The quote DV is referencing is found in the Letter, No. 28: “Some physical exercises produce pleasing sensations of quiet and relaxation, perhaps even phenomena of light and warmth which resemble spiritual well-being. But to take such feelings for the authentic consolations of the Holy Spirit would be a totally erroneous way of conceiving the spiritual life .. . . (W)hen the moral condition of the person concerned does not correspond to such an experience . . . this would represent a kind of mental schizophrenia which could also lead to psychic disturbances and, at times, to moral deviations.”
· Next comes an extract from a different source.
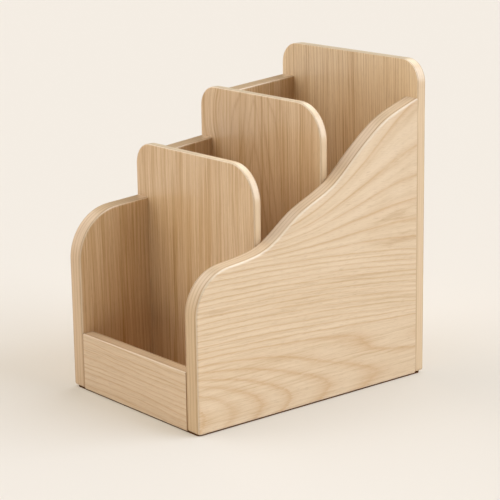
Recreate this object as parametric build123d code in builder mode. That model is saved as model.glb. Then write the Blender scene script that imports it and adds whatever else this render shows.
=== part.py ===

What the pope is warning about in this statement is the possibility of delusion in a person who mistakes the pleasant feelings often associated with physical exercise to be coming from God when they are not. (Persons suffering from schizophrenia experience false perceptions, distorted thoughts, unrealistic beliefs, and disorganized thoughts such as nonsensical associations.) A person who is not familiar with the spiritual life could easily mistake these feelings as communications from God telling them that everything is okay, even though they may be living a sinful life. Deluding themselves into thinking they have God's approval may even cause them to further embrace this lifestyle.
The Cardinal acknowledges how Eastern Christian meditation values psychophysical symbolism, which can range from a specific bodily posture to the basic life functions, such as breathing or the beating of the heart, such as the Jesus Prayer. However, he warns that even eastern masters believe that not everyone is equally suited to making proper use of this symbolism, "since not everybody is able to pass from the material sign to the spiritual reality that is being sought. Understood in an inadequate and incorrect way, the symbolism can even become an idol and thus an obstacle to the raising up of the spirit to God. To live out in one's prayer the full awareness of one's body as a symbol is even more difficult: it can degenerate into a cult of the body and can lead surreptitiously to considering all bodily sensations as spiritual experiences."
It's easy to see how this could become a problem.
As for the psychic disturbances, this phenomenon is also mentioned in the document, Jesus Christ, the Bearer of the Water of Life. “Rebirth, biofeedback, sensory isolation, holotropic breathing, hypnosis, mantras, fasting, sleep deprivation and transcendental meditation are attempts to control these [altered] states and to experience them continuously. These practices all create an atmosphere of psychic weakness (and vulnerability)." (Section 4)
Psychic disturbances can occur any time we engage in a practice that is designed to induce an altered state of consciousness, which is the intent of all eastern meditation techniques such as yoga, transcendental meditation (TM), centering prayer, etc. When we enter an altered state, we leave our minds wide open to all kinds of influences, much like a person leaves their mind open to the suggestion of a hypnotist.
The Irish Theological Commission explains in the book, A Catholic Response to the New Age Phenomena: “The danger that is not pointed out is that in this state [emphasis in original] of so called cosmic consciousness people are open to spirit influences without being in control, for they have surrendered to this 'consciousness'.”
Maggie Moulton, a former TM teacher, experienced these “psychic disturbances” first-hand and gives a chilling account of her own numerous encounters with them in the book by Father Lawrence Gesy, Today’s Destructive Cults and Movements.
Moulton once awoke in the middle of night to find two “transparent” creatures wrestling at the foot of her bed. On another occasion, a spirit with a bright golden aura appeared to tell her, “This is your color.” The “Academy” where she studied TM in the mid 70's was “alive and vibrating with psychic energies,” she said.
Meditation techniques such as TM can open people up to the spiritual realm as readily as a seance or ritual, she said. “And once you open that door, you have very little control over the outcome. It’s like getting on a carnival ride - you choose to climb into the seat, then you ride out the ride.”
For Moulton, it was often a rough ride during her 10 years of involvement in TM, a ride that, in many ways, left her permanently scarred.
“I have been very active in my parish and my faith is very important to me. Yet still, I don’t have a deep, solid, unchanging belief. I don’t have peace. I don’t have joy,” she writes. “It is as if it [TM] ‘blew out’ the belief circuitry in my brain. I envy those who have a simple faith and joy in their beliefs.”